The situation with respect to nations with greater military capabilities who might be bound to us by mutually acceptable agreements is substantially different. In the extreme case of the Soviet Union and Warsaw Pact countries, actual utilization could have a negative utility since it could provide a legal and political excuse for the escalation to higher levels of chemical activity for which we are relatively quite poorly prepared. Studies done by the CBW Panel of the President’s Science Advisory Committee indicate that the widespread introduction of lethal chemicals by the Soviet Union into a NATO conflict would be [Page 2] disastrous for us and would force us to consider nuclear retaliation or to sustain a substantial defeat. It is generally agreed that our defenses are weak and those of other NATO allies even weaker relative to those of the Soviet Union and Warsaw Pact nations. Furthermore, it is believed by my office that the offensive capability of the Warsaw Pact substantially exceeds our own. Thus we have much to gain by strengthening the political constraints against the possible introduction of chemicals into conflicts with more advanced countries. We should clearly do this in the most advantageous way politically.

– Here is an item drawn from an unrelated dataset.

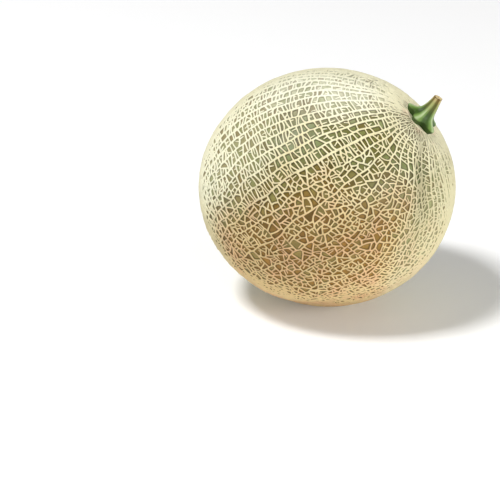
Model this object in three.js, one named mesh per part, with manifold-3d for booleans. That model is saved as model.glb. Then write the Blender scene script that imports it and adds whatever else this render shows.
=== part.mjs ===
// A netted cantaloupe melon at rest on its ground spot, with the stub of its stem still on it.
// Millimetres, +Z up. The origin is the middle of the ground spot, and the stem end leans towards +X.
import * as THREE from "three";
import { mergeVertices } from "three/addons/utils/BufferGeometryUtils.js";
import Module from "manifold-3d";

const wasm = await Module();
wasm.setup();

const degrees = THREE.MathUtils.degToRad;

// The fruit, described as it grows: its own axis runs from the blossom end to the stem end.
const FRUIT_RADIUS = 78.7; // from its middle to the rind, all round
const FURROWS = 10; // shallow furrows from the stem end to the blossom end
const FURROW_DEPTH = 0.5;
const FURROW_SHARPNESS = 3; // higher makes the furrows narrower
const STEM_END = { depth: 2.0, spread: degrees(15) }; // the dimple that the stem sits in
const BLOSSOM_END = { depth: 1.6, spread: degrees(17) }; // the flatter patch at the other end

// The fruit as it lies: its axis rises towards the stem end, and its own weight has flattened it.
const AXIS_RISE = degrees(42.8);
const HEIGHT_SHARE = 0.92; // its height over its width
const GROUND_SPOT_DEPTH = 1.6; // how much of the round shape the flat spot takes off
const CENTRE_HEIGHT = FRUIT_RADIUS * HEIGHT_SHARE - GROUND_SPOT_DEPTH;
const AROUND = 60; // facets round the fruit's axis, a whole number for each furrow
const ALONG = 34; // facets from end to end

// The stem stub, described upright on the fruit's own axis, with its foot at z = 0.
const STEM_LENGTH = 18.7;
const STEM_LOBES = 5; // the toes of its star-shaped foot, which run up the stem as ribs
const FOOT_LOBE_SHARE = 0.18; // how far the toes reach past the foot's mean radius
const RIB_SHARE = 0.07; // the same for the ribs near the cut end
const FOOT_HEIGHT = 5; // where toes give way to ribs
const BEND_RADIUS = 62; // the stem curves upwards
const STEM_SIDES = 40;
const FOOT_DEPTH = 4; // how far the foot's blank reaches into the fruit before it is trimmed
const SEAT_GAP = 0.3; // between the foot and the rind
// Mean radius of the stem at heights above the rind, from the foot to the cut end.
const STEM_PROFILE = [
  [9.5, -FOOT_DEPTH],
  [9.9, 0],
  [9.8, 1.6],
  [8.8, 2.8],
  [6.5, 4.2],
  [5.0, 6.0],
  [4.1, 8.6],
  [3.5, 11.8],
  [3.0, 15.2],
  [2.6, STEM_LENGTH - 0.4],
  [2.2, STEM_LENGTH],
];

const rindMaterial = new THREE.MeshStandardMaterial({
  color: 0xcfcba4,
  roughness: 0.75,
  metalness: 0,
});
const stemMaterial = new THREE.MeshStandardMaterial({
  color: 0x6b8f45,
  roughness: 0.6,
  metalness: 0,
});

// A dip of the given depth at an end of the fruit, fading with the angle away from it.
function dip(end, angle) {
  return end.depth * Math.exp(-((angle / end.spread) ** 2));
}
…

This leads me to believe that in the absence of additional and contrary evidence which I do not expect the ongoing studies to produce, the interest of the nation would be best served by implementing Alternative 1 of Option 13. (“Reaffirm our current understanding of the Protocol, but agree not to make first use of RCAs and chemical herbicides against states that officially confirm they are bound on the same basis.”)

3.
It is the judgment of my office that the ongoing studies will contribute little to the basis for decision on the issues involved in the Geneva Protocol, particularly those scheduled for completion after NSSM–112. However, since the Congress is aware of the fact that the NSSM–112 study is in progress, it might be awkward to change position without awaiting its results. The Senate Foreign Relations Committee has asked that we reconsider our position in light of this study, thus we could easily delay making a further substantive response to Senator Fulbright’s proposals until the studies are complete, though a communication of our intent to him seems desirable. The NSSM–112 study could be presented to the President by the end of October, I understand. Accordingly, I see little merit in supporting publicly any change of position prior to that time.

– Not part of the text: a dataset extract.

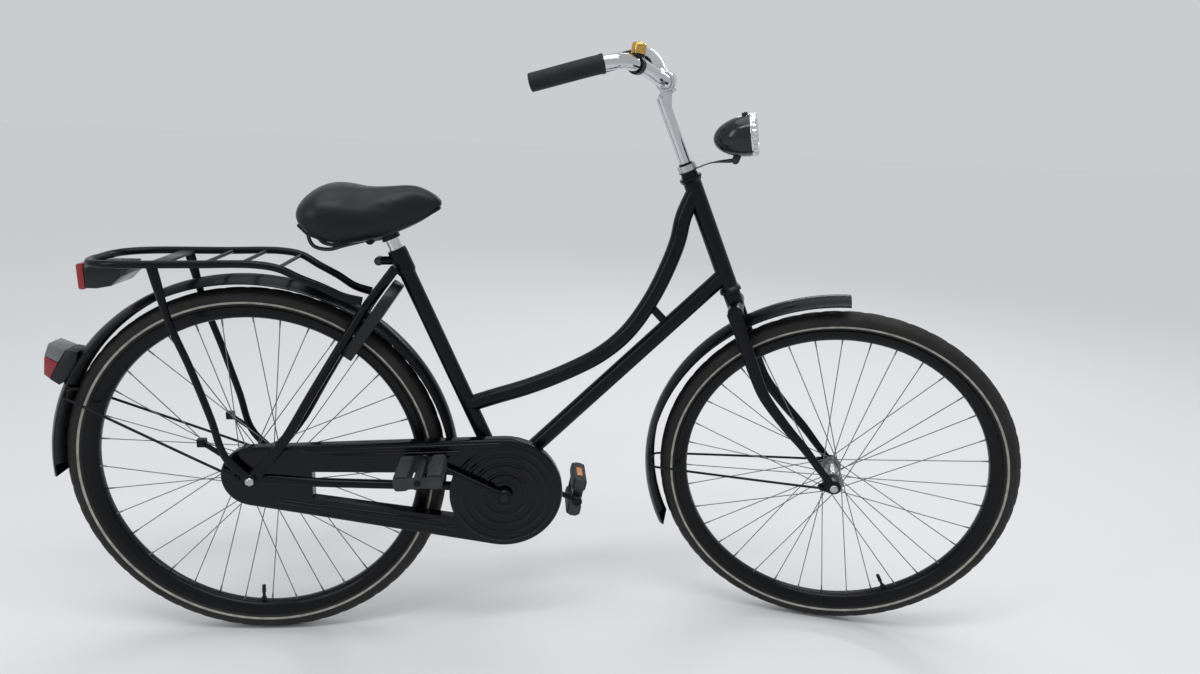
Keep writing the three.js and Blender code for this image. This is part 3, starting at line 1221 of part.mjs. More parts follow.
// A slab under the cushion, from a drop below its foot line to a rise above it
function saddleSlab(drop, rise) {
  const outline = [flat(-1, 0), flat(1, 0), flat(1, 1), flat(-1, 1)];
  const rings = SADDLE_SHARES.slice(1, -1).map(([x, , foot, width]) => {
    const half = (SADDLE_WIDTH / 2) * width * BASE_WIDTH_SHARE;
    const place = onSaddle(x, foot);
    return outline.map((point) => at(place.x, point.x * half, place.z + (point.y ? rise : -drop)));
  });
  return loft(rings, outline);
}

const crossPlace = onSeat(SEAT_TUBE_LENGTH + POST_SHOWN).add(at(-CROSS_SETBACK, 0, 0));
function saddleClamp() {
  const [foot, top] = [SEAT_TUBE_LENGTH + POST_SHOWN, SEAT_TUBE_LENGTH + POST_SHOWN + SADDLE_CLAMP_HEIGHT];
  const middle = (foot + top) / 2;
  return cut(
    join(
      tube(line(onSeat(foot), onSeat(top)), POST_RADIUS + SADDLE_CLAMP_WALL, 16),
      turned(rod(CROSS_RADIUS, -CROSS_WIDTH / 2, CROSS_WIDTH / 2), 12)
        .translate(crossPlace.x, 0, crossPlace.z),
      bar(line(onSeat(middle), crossPlace), 1, 8, () => [POST_RADIUS, CROSS_RADIUS * BASE_WIDTH_SHARE]),
    ),
    tube(line(onSeat(foot - OVERRUN), onSeat(top + OVERRUN)), outside(POST_RADIUS + GAP, 14), 14),
    railWire(outside(RAIL_RADIUS + GAP, 5)),
    saddleSlab(BASE_THICKNESS + GAP, SADDLE_HEIGHT / 2),
  );
}
mesh(frame, "saddle_clamp", saddleClamp(), BLACK_PAINT);
mesh(frame, "saddle_rails", cut(railWire(RAIL_RADIUS), saddleSlab(BASE_THICKNESS + GAP, SADDLE_HEIGHT / 2)),
  DARK_STEEL);
mesh(frame, "saddle_base", saddleSlab(BASE_THICKNESS, -GAP), BLACK_PLASTIC);

function cushion() {
  const half = SADDLE_SECTION_SHARES.slice(0, -1);
  const section = [...SADDLE_SECTION_SHARES, ...half.map(([y, z]) => [-y, z]).reverse()];
  const outline = section.map(([y, z]) => flat(y, z));
  const rings = SADDLE_SHARES.map(([x, crest, foot, width]) => section.map(([y, z]) =>
    onSaddle(x, lerp(foot, crest, z), y * width * (SADDLE_WIDTH / 2))));
  return loft(rings, outline);
}
mesh(frame, "saddle_cushion", cushion(), VINYL);

// Carrier: a tube round the deck, cross bars welded between its sides, and two legs with hooks

const CARRIER_SHARES = [
  [1, 1, 0.58], [0.93, 0.87, 0.64], [0.86, 0.6, 0.76], [0.78, 0.34, 0.87], [0.71, 0.09, 0.96], [0.63, 0, 1],
  [0.4, 0.04, 1], [0.1, 0.1, 1], [0.03, 0.12, 0.8], [0, 0.13, 0.4], [0, 0.13, 0],
];
const CARRIER_SIZE_SHARES = [
  [0, 0.4, 1.2], [0.05, 0.5, 1.1], [0.09, 1, 1], [0.91, 1, 1], [0.95, 0.5, 1.1], [1, 0.4, 1.2],
];
const CARRIER_BAR_SHARES = [0.439, 0.57, 0.708];
const CARRIER_BAR_RADIUS = 3.5;
const CARRIER_PLATE_SHARE = 0.27;
const CARRIER_PLATE_LENGTH = 26;
const CARRIER_PLATE_THICKNESS = 4;
const carrierHalf = CARRIER_WIDTH / 2;
const carrierX = (share) => lerp(CARRIER_TAIL, CARRIER_FRONT, share);
const carrierSide = (side) => CARRIER_SHARES.map(([x, drop, y]) =>
  at(carrierX(x), side * carrierHalf * y, CARRIER_HEIGHT - CARRIER_DROP * drop));
const carrierPath = curve(...carrierSide(-1), ...carrierSide(1).slice(0, -1).reverse());
function carrierRail(extra) {
  const sizes = between(CARRIER_SIZE_SHARES);
  return bar(carrierPath, 34, 8, (share) => {
    const [thickness, depth] = sizes(share);
    return [CARRIER_TUBE_RADIUS * depth + extra, CARRIER_TUBE_RADIUS * thickness + extra];
  }, at(0, 0, 1));
}
const carrierDrop = between([...CARRIER_SHARES].reverse().slice(1));
const carrierZ = (share) => CARRIER_HEIGHT - CARRIER_DROP * carrierDrop(share)[0];

mesh(frame, "carrier_frame", join(
  carrierRail(0),
  ...CARRIER_BAR_SHARES.map((share) => tube(line(
    at(carrierX(share), -carrierHalf, carrierZ(share)), at(carrierX(share), carrierHalf, carrierZ(share))),
  CARRIER_BAR_RADIUS, 8)),
  new THREE.BoxGeometry(CARRIER_PLATE_LENGTH, CARRIER_WIDTH, CARRIER_PLATE_THICKNESS)
    .translate(carrierX(CARRIER_PLATE_SHARE), 0, carrierZ(CARRIER_PLATE_SHARE)),
), BLACK_PAINT);

const LEG_SHARES = [[0, 1], [0.246, 0.95], [0.455, 0.6], [0.69, 0.4], [0.886, 0.22], [1, 0]];
const LEG_SIZE_SHARES = [
  [0, 0.5, 1.5], [0.07, 0.6, 1.4], [0.16, 1, 1], [0.8, 1, 1], [0.93, 0.2, 1.3], [1, 0.2, 1.3],
];
const LEG_BACK = 134;
const LEG_X_SHARES = [1, 0.85, 0.65, 0.448, 0.299, 0];
const LEG_EYE = 12;
const HOOK_SHARE = 0.862;
const HOOK_BACK = 38;
const HOOK_UP = 28;
const HOOK_BLOCK = 15;
const HOOK_ARM = [2.5, 5];
function carrierLeg(side) {
  const top = at(-LEG_BACK, side * carrierHalf, CARRIER_HEIGHT - CARRIER_TUBE_RADIUS);
  const foot = at(0, side * (legFace - LEG_FLAT / 2), WHEEL_RADIUS);
  const path = curve(...LEG_SHARES.map(([down, spread], i) => at(
    lerp(foot.x, top.x, LEG_X_SHARES[i]), lerp(foot.y, top.y, spread), lerp(top.z, foot.z, down))));
  const sizes = between(LEG_SIZE_SHARES);
  const leg = bar(path, 10, 8, (share) => sizes(share).map((size) => CARRIER_LEG_RADIUS * size));
  const root = path.getPointAt(HOOK_SHARE);
  const tip = root.clone().add(at(-HOOK_BACK, 0, HOOK_UP));
  const hook = bar(line(root, tip), 1, 8, () => HOOK_ARM);
  const block = new THREE.BoxGeometry(HOOK_BLOCK, HOOK_BLOCK, HOOK_BLOCK).translate(tip.x, tip.y, tip.z);
  const { eye, cuts } = axleEye(LEG_EYE, ...ordered(side * (legFace - LEG_FLAT), side * legFace));
  return cut(join(leg, hook, block, eye), ...cuts, carrierRail(GAP),
    new THREE.BoxGeometry(CARRIER_PLATE_LENGTH + GAP, CARRIER_WIDTH, CARRIER_PLATE_THICKNESS + 2 * GAP)
      .translate(carrierX(CARRIER_PLATE_SHARE), 0, carrierZ(CARRIER_PLATE_SHARE)));
}
for (const [name, side] of SIDES) mesh(frame, `carrier_leg_${name}`, carrierLeg(side), BLACK_PAINT);

// Tail lamp under the carrier's end

const TAIL_LAMP_LENGTH = 61;
const TAIL_LAMP_HEIGHT = 42;
const TAIL_LAMP_BACK = 10;
const TAIL_LENS_DEPTH = 11;
const TAIL_LENS_HEIGHT = 46;
const TAIL_LENS_CORNER = 3;
const TAIL_BODY_SHARES = [[0, 0], [0, 1], [1, 1], [1, 0.55], [0.7, 0.12], [0.3, 0]];
const tailRear = CARRIER_TAIL - TAIL_LAMP_BACK;
const tailTop = carrierZ(0.001) - CARRIER_TUBE_RADIUS - GAP;
const tailHalf = TAIL_LAMP_WIDTH / 2;
const tailOutline = TAIL_BODY_SHARES.map(([x, z]) =>
  flat(tailRear + TAIL_LAMP_LENGTH * x, tailTop - TAIL_LAMP_HEIGHT * (1 - z)));
mesh(frame, "tail_lamp_body", plate(tailOutline, -tailHalf, tailHalf), SMOKY_PLASTIC);
const tailLens = rounded(TAIL_LENS_DEPTH, TAIL_LENS_HEIGHT, TAIL_LENS_CORNER);
mesh(frame, "tail_lamp_lens", plate(tailLens, -tailHalf, tailHalf)
  .translate(tailRear - GAP - TAIL_LENS_DEPTH / 2, 0, tailTop - TAIL_LAMP_HEIGHT / 2), RED_LENS);

// Lamp on the rear fender: a black foot, a clear upper lens and a red lower lens

const FENDER_LAMP_ANGLES = [142.8, 154];
const FENDER_LAMP_FOOT = 18;
const FENDER_LAMP_OUT_SHARES = [[0.2, 0.98], [0.5, 0.83], [0.92, 0.4]];
const FENDER_LENS_OUT = 31;
const fenderLampRoom = () => around(
  [
    [-FENDER_WIDTH, -REAR_FENDER_RADIUS / 2], [FENDER_WIDTH, -REAR_FENDER_RADIUS / 2],
    ...FENDER_STATION_SHARES.map((share) =>
      [-share * (FENDER_WIDTH / 2), -FENDER_DROP * share * share + GAP]),
  ],
  REAR_FENDER_RADIUS, ...REAR_FENDER_ANGLES, FENDER_STEPS);
const lampFace = REAR_FENDER_RADIUS + FENDER_LAMP_FOOT;
const lampHalf = FENDER_LAMP_WIDTH / 2;
const lampSpot = (share, out) => {
  const spot = polar(lampFace + out, lerp(...FENDER_LAMP_ANGLES, share));
  return flat(spot.x, spot.z);
};
const [lensHigh, lensMiddle, lensLow] = FENDER_LAMP_OUT_SHARES.map(([share, out]) =>
  [share, GAP + FENDER_LENS_OUT * out]);
const lampFoot = [
  lampSpot(0, -FENDER_LAMP_FOOT), lampSpot(0.12, 0), lampSpot(0.96, 0), lampSpot(1, -FENDER_LAMP_FOOT),
  lampSpot(0.5, -FENDER_LAMP_FOOT - FENDER_DROP),
];
mesh(frame, "fender_lamp_body", cut(plate(lampFoot, -lampHalf, lampHalf), fenderLampRoom()),
  BLACK_PLASTIC, rearAxle);
const lampSpan = radians(FENDER_LAMP_ANGLES[1] - FENDER_LAMP_ANGLES[0]);
const lensParting = GAP / REAR_FENDER_RADIUS / lampSpan;
mesh(frame, "fender_lamp_clear", plate([
  lampSpot(0.12, GAP), lampSpot(...lensHigh), lampSpot(...lensMiddle), lampSpot(lensMiddle[0], GAP),
], -lampHalf, lampHalf), CLEAR_LENS, rearAxle);
mesh(frame, "fender_lamp_red", plate([
  lampSpot(lensMiddle[0] + lensParting, GAP), lampSpot(lensMiddle[0] + lensParting, lensMiddle[1]),
  lampSpot(...lensLow), lampSpot(0.96, GAP),
], -lampHalf, lampHalf), RED_LENS, rearAxle);

// Ring lock: a horseshoe round the fender and the rim, in front of the seat stays

const LOCK_ANGLE = 55.75;
const LOCK_FORWARD = 15;
const LOCK_FOOT = 297;
const LOCK_TOP = 461;
const LOCK_MOUTH = 68;
const LOCK_MOUTH_TOP = 424;
const LOCK_TIP_SHARE = 0.72;
function ringLock() {
  const half = LOCK_WIDTH / 2;
  const mouth = LOCK_MOUTH / 2;
  const tip = lerp(mouth, half, LOCK_TIP_SHARE);
  const outer = arc(0, LOCK_TOP - half, half, 0, STRAIGHT, 12);
  const inner = arc(0, LOCK_MOUTH_TOP - mouth, mouth, STRAIGHT, 0, 10);
  const outline = [
    flat(tip, LOCK_FOOT), ...outer, flat(-tip, LOCK_FOOT),
    flat(-mouth, LOCK_FOOT), ...inner, flat(mouth, LOCK_FOOT),
  ];
  const body = plate(outline, LOCK_FORWARD - LOCK_DEPTH / 2, LOCK_FORWARD + LOCK_DEPTH / 2)
    .rotateZ(-Math.PI / 2)
    .rotateY(radians(RIGHT - LOCK_ANGLE))
    .translate(0, 0, WHEEL_RADIUS);
  return cut(body, ...SIDES.map(([, side]) => seatStayBar(side, GAP)));
}
mesh(frame, "ring_lock", ringLock(), BLACK_PLASTIC);

// Move the bike so that the middle of its box's underside is the origin
bike.updateMatrixWorld(true);
const box = new THREE.Box3().setFromObject(bike, true);
const middle = box.getCenter(at(0, 0, 0));
bike.position.set(-middle.x, -middle.y, -box.min.z);

export default bike;
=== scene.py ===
# %% [markdown]
# A Dutch city bike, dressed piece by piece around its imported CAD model.
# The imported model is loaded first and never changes. Every piece made here is in the same frame,
# so it goes where the CAD says. Lengths are written in millimetres, as on a workshop drawing.

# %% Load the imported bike
import math

import bmesh
import bpy
from mathutils import Matrix, Vector


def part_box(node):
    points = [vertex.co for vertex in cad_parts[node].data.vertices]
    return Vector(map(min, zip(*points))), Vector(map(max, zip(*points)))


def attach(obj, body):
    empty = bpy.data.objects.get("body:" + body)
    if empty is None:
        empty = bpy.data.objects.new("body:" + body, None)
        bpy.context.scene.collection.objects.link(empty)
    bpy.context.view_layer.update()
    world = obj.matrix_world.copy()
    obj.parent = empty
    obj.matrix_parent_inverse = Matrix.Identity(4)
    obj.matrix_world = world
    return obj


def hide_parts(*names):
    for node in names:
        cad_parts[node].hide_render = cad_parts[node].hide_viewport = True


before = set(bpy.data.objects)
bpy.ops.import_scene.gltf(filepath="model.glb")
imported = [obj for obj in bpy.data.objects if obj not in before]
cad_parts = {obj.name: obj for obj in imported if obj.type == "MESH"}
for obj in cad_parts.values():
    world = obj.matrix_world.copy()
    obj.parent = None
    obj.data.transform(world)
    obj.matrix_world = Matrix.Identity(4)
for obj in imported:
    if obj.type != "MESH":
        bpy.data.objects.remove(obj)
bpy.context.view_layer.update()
MM = 0.001

# %% [markdown]
# The drawing's own origin is on the ground under the rear axle. The rear rim is a turned piece about
# that axle, so the middle of its box gives the axle, and one matrix takes drawing millimetres to the
# frame's metres. The steered parts have a second one, tilted along the head tube and turned.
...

At this time, it would appear to be useful to take such steps as are necessary:

1.
to assure that the NSSM–112 study is not delayed; and
2.
to confirm the IPMG judgment that if the Administration were to support Alternative I of Option B, it would lead to the ratification of the Geneva Protocol by the Senate.
[Page 3]

About the end of October, the President could then possibly be prepared to support publicly an option (presumably Alternative 1 of Option B) that would be expected to lead to ratification during this Administration, should that be his desire.

Edward E. David, Jr.
Science Adviser
  1. Source: National Archives, Nixon Presidential Materials, NSC Files, NSC Institutional Files (H-Files), Box H–179, NSSM 112. Secret.
  2. Responding to the IPMG’s report on the General Protocol and the question of riot control agents and chemical herbicides, David recommended implementing Alternative 1 of Option B. This alternative affirmed that the Protocol did not cover riot control agents and herbicides, but maintained that, in future conflicts, the U.S. would not initiate their first use.